Fewer declarative sentences, more videos about Cage showing up to work, being accosted by strangers and slooooowly no-selling everything. THIS is awesome:

Over/Under: Blue Demon’s Revenge

Chavo Guerrero invites Blue Demon Jr. to the ring for an apology, then immediately reveals that he’s not sorry and tries to attack him. It’s such a badly thought-out plan you can’t help wondering why Chavo’d do it at all. “This guy can beat my ass, so let me invite him to the ring, let him sit within inches of me, tell him to his face that I’m going to hurt him, then turn my back to him.” GREAT THINKING CHAVITO!

I can’t hate on the segment, though, because it’s the most wrestling thing ever. Chavo has brass knuckles in his pocket and says he’s sorry he didn’t remove Blue Demon’s mask and replace it with a mask of his own blood. That’s the 2015 version of Sexy Star’s ““I, with these hands of a true queen, will finish the Guerrero dynasty.” Chavo stories get all the best lines.

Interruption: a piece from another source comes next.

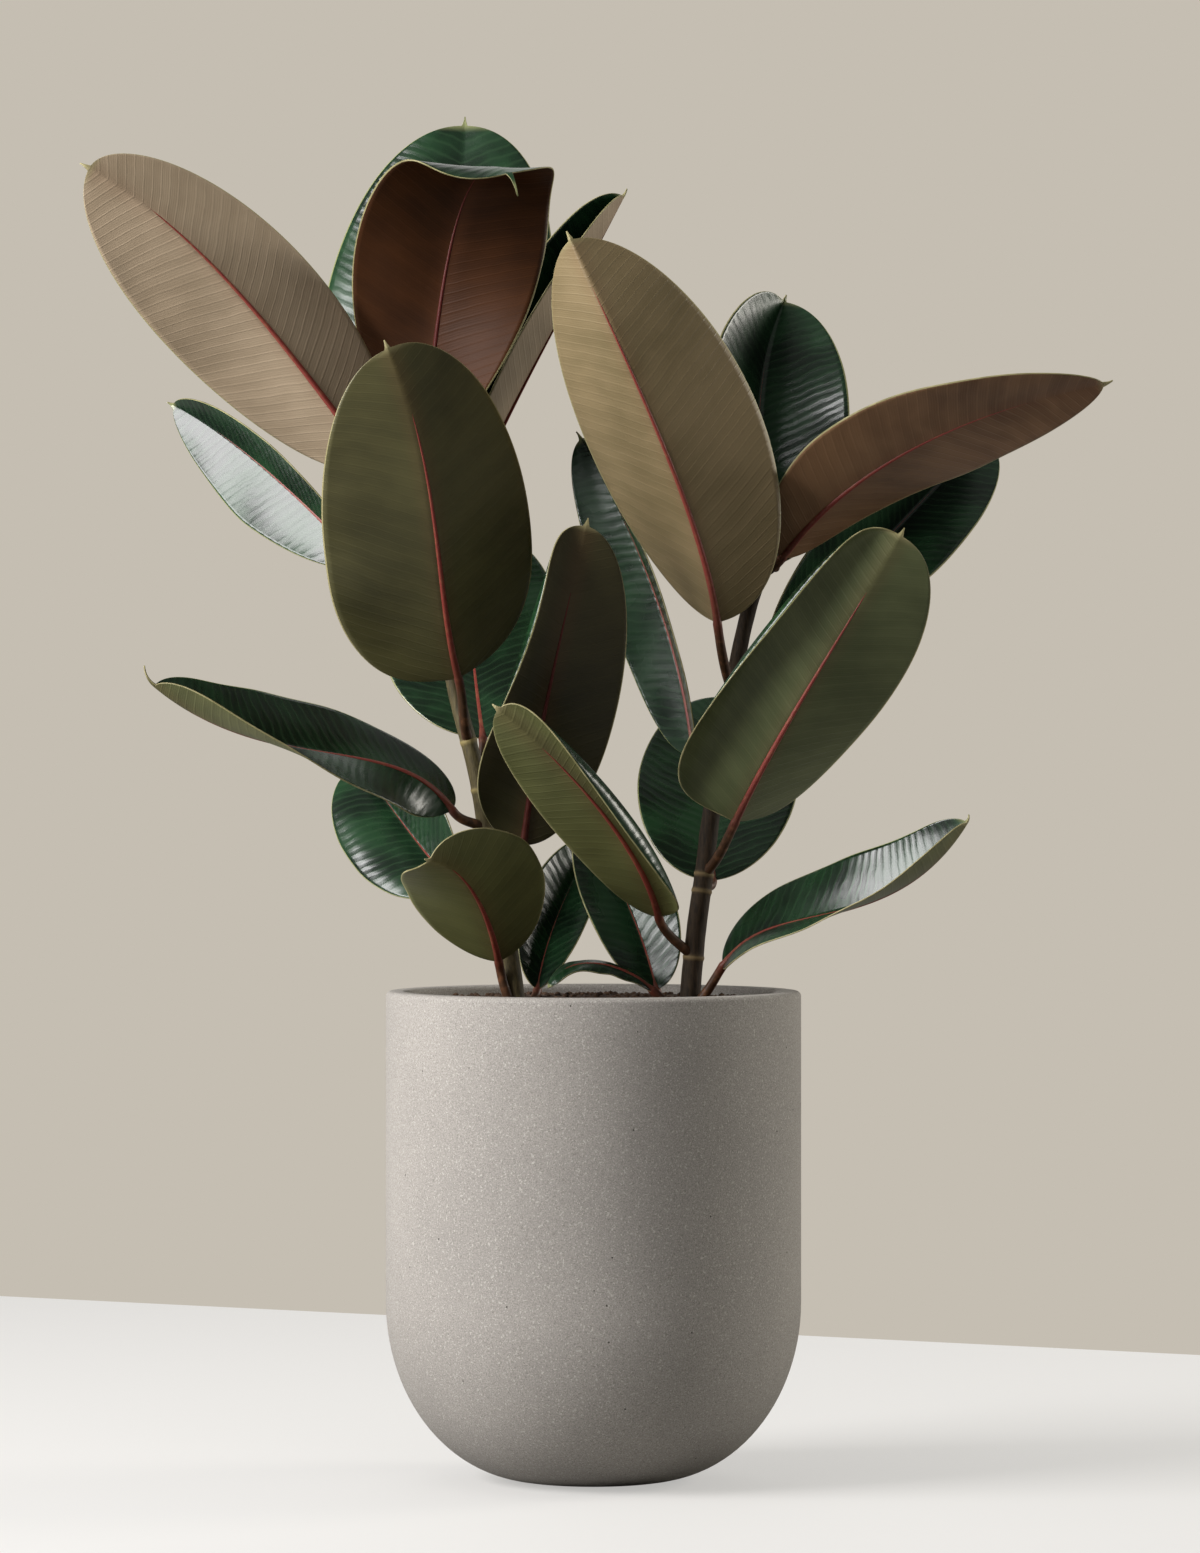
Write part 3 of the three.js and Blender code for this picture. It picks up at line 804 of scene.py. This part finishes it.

Blue Demon gets the better of Chavo and brains him with a chair, and it feels like the blowoff. Thematically, Chavo’s gotten what he deserved. Sexy Star bashed him in the face with a chair last week, and this week Blue Demon Jr. does the same. As a fan, though, I was hoping Chavo’s punishment would be a lot grander. This guy attacked Lucha legends and had Konnan warning him that the entire country wanted his head. The payoff is a couple of chair shots? I guess that works, but in a promotion where a guy is a reincarnated dragon and another guy literally represents death, I wanted a hole to open up in the Earth and swallow somebody.

Over: Drago Flies

Speaking of people dying, the King Cuerno/Drago rivalry has escalated to the point they are LITERALLY TRYING TO KILL ONE ANOTHER.

Their match spills to the outside and ends with Drago diving off Dario Cueto’s office and putting Cuerno through a table. He lands mostly legs-first, which sends him face-first into the floor. From like 20 feet up. It’s devastating for both men and they’re counted out, and I guess now Drago doesn’t need a prop tongue to do the “black stuff draining from my mouth” entrance.

The best part: Dario Cueto has an explanation for why The Temple has tables under the ring.

I’ll remember that the next time I’m trying to buy a couch.

Over: Holy S-Words

This week’s main-event is perfectly chosen. It’s new Lucha Underground World Champion Prince Puma making his first (and THE first) title defense against Fenix, the “people’s Prince Puma” so to speak and the man who pinned Puma two weeks ago. It’s fiery tecnico vs. fiery tecnico, and I couldn’t have asked for something better.

The feeling out process of the match is all about establishing timing. The announce team is GREAT here, drawing attention to that and explaining the psychology of a face vs. face lucha libre match. It’s necessary to explain to old school North American wrestling fans why these guys aren’t selling in the way we’re used to, and the purpose of all the extraneous flippy shit they’re pulling. If you ask Matt Striker to call a match between two guys of roughly the same ethnicity he’s really good at his job. I guess that’s why New Japan called him. Vampiro’s pretty great too, calling Striker on his nonsense when Striker says Fenix “stole” the 450 from Puma.

Anyway, everything builds to the finish, which is legitimately more spectacular than that 20-foot table dive. Puma gets hung up on the ropes and Fenix tries to go for the kill by RUNNING AT HIM DOWN THE TOP ROPE. Puma counters by pushing himself up with one leg and kicking Fenix in the face IN THE MIDDLE OF THE TOP ROPE. It’s a strike on a tight rope. I couldn’t pull off either half of this finish if you gave me a million tries. Puma hits the 630 and that’s it. He wins his first title defense against a man who deserved it, and for all intents and purposes is his show parallel. Awesome, awesome stuff.

After the match, Cage shows up “from the bowels of the Temple” (Cueto’s office, which Striker doesn’t recognize I guess?) and VICIOUSLY attacks Puma, setting up the next challenger. Who better to defeat the show’s most dominant tecnico than the guy who single-handedly pile-mauled three of Mexico’s best to start the show?